STATED EXERCISE → In how many lines does the string "that" appear? Answer with the number only.

-- start of DATA SECTION --

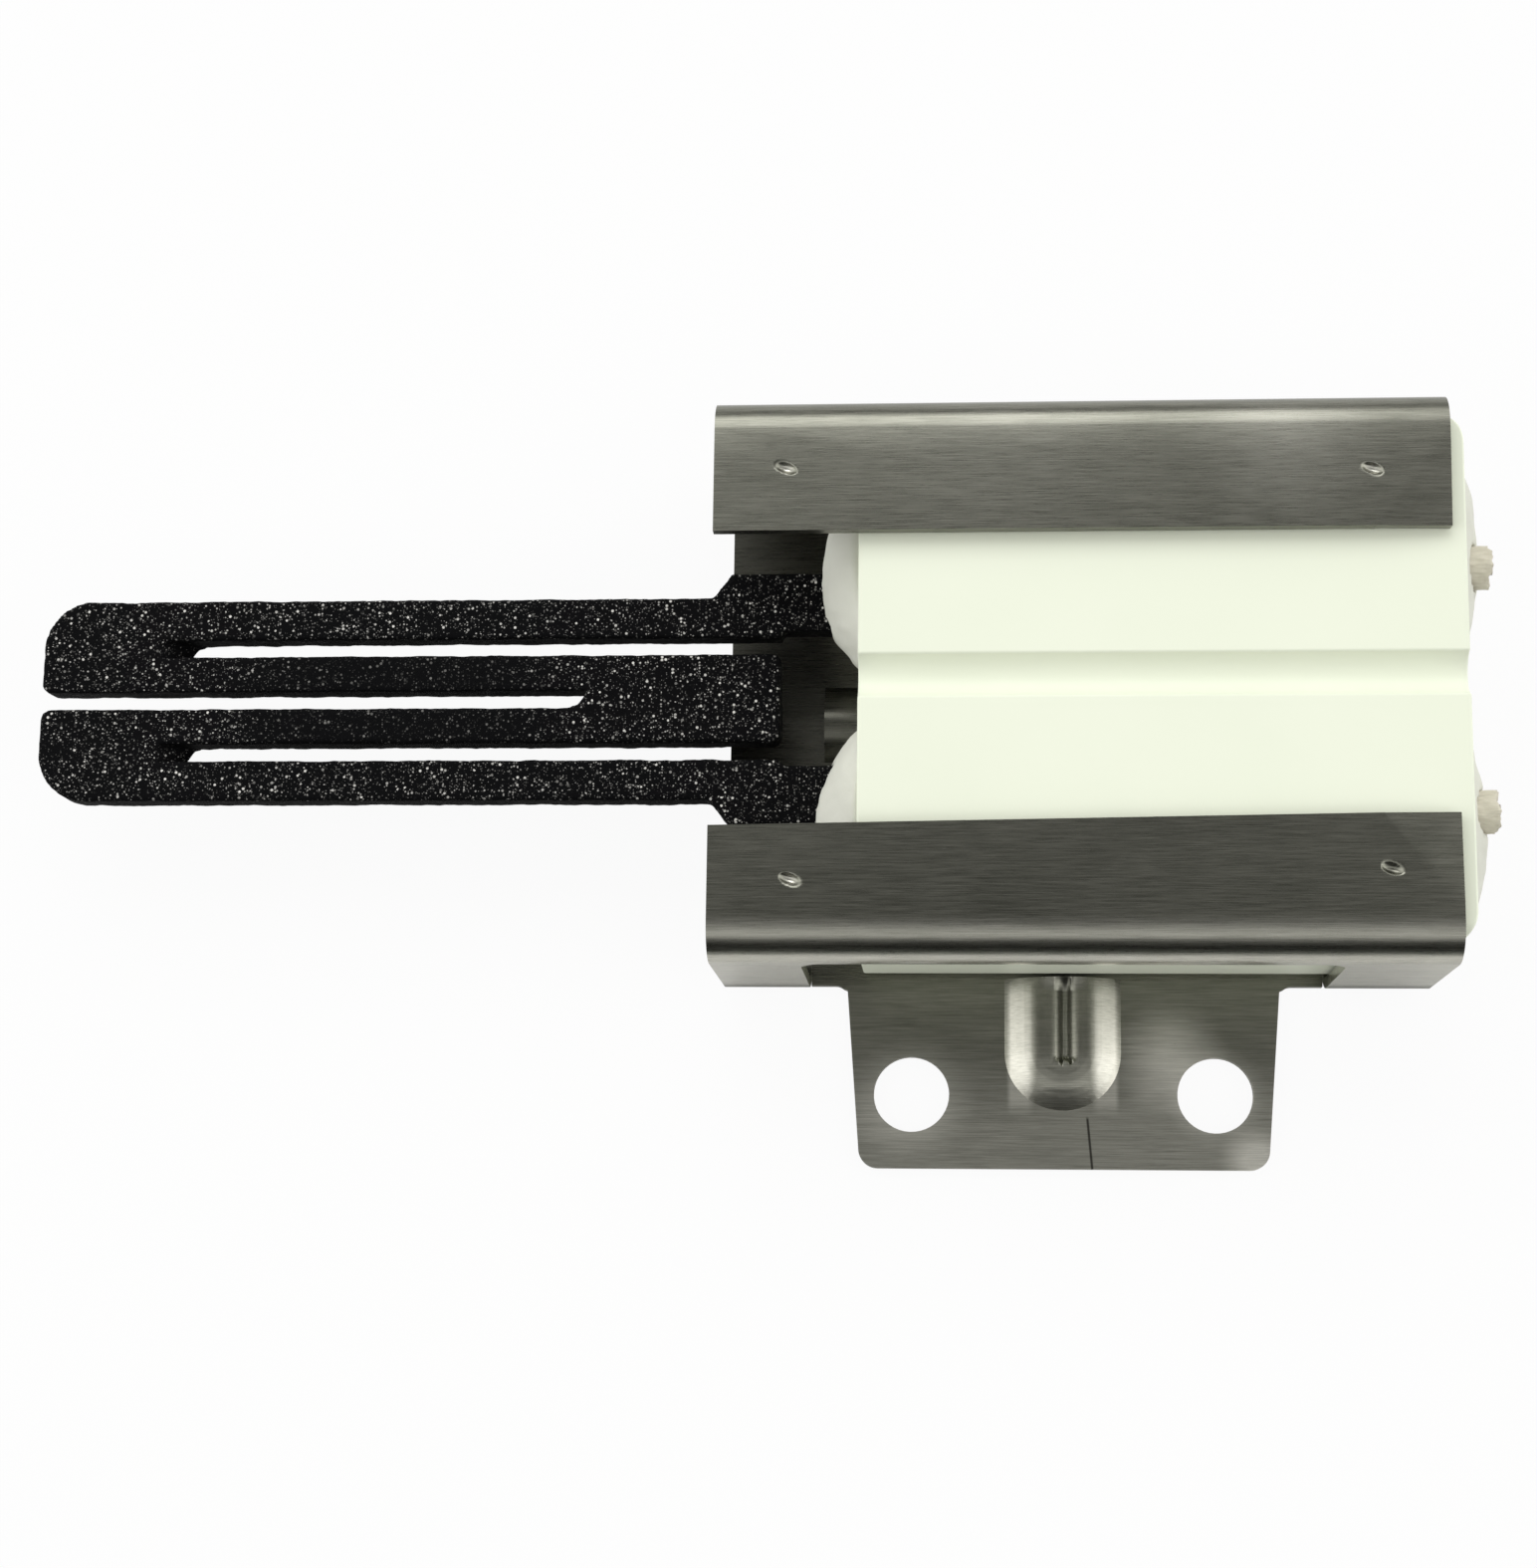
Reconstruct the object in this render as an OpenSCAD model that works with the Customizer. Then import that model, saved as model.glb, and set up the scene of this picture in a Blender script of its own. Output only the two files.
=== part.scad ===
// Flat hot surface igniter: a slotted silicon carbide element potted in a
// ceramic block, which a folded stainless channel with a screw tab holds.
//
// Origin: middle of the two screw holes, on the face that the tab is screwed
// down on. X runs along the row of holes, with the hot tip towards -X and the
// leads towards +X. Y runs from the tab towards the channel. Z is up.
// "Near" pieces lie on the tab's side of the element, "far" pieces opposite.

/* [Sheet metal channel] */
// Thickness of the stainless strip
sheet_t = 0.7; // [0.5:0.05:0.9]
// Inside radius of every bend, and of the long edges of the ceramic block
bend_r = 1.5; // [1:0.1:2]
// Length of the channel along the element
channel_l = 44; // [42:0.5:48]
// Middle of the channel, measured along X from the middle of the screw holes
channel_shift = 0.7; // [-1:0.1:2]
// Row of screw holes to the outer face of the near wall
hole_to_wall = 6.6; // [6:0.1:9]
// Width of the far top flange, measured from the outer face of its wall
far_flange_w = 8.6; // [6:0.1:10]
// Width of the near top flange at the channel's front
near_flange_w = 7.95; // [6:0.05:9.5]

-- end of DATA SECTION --

SOLUTION FOR THIS EXERCISE → 2